Embarrassée à l’annonce du prix, une autre cliente déclare forfait. Emmitouflée dans un long manteau noir, elle promène son regard sur les différentes Unes exposées, avant de lancer, comme pour s’excuser: « Tant que le papier existe, j’en achèterai, je suis totalement accro. Mais là ça commence à faire beaucoup, donc j’espace mes achats ».
+161% depuis 2010
Avec des prix – comme celui du Figaro – qui ont parfois gonflé de 161% depuis 2010, c’est l’avenir du papier sur le long terme qui inquiète le plus les kiosquiers. « Il y a vingt ans, un ancien collègue kiosquier, aujourd’hui à la retraite, vendait en moyenne 200 exemplaires du Figaro par jour, aujourd’hui, nous, on n’en vend à peine 4″ dit-on du côté de l’avenue du Général-Leclerc.

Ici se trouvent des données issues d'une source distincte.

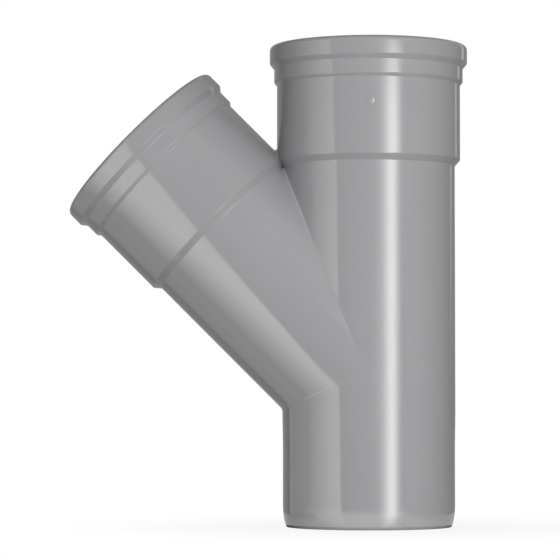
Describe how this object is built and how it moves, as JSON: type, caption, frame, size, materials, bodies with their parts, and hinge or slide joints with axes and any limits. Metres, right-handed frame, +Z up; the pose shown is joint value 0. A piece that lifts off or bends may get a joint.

Dans le 7ème ou encore le 15ème arrondissement, ce sont Libération ou encore l’Humanité, qui souffrent le plus. Pourtant, sur le Web, leur situation est toute autre. Certains titres, comme Le Monde ou encore L’Équipe, y dépassent les 300.000 abonnés. Rien d’étonnant pour Gérard. « 20 centimes par-ci, 30 par-là, au bout du compte, même ceux qui y étaient réticents commencent à entrevoir l’utilité économique des abonnements numériques », résume-t-il, entre deux poignées de main et le sourire au lèvres, pour, dit-il, « garder au moins les clients qui lui sont encore fidèles ».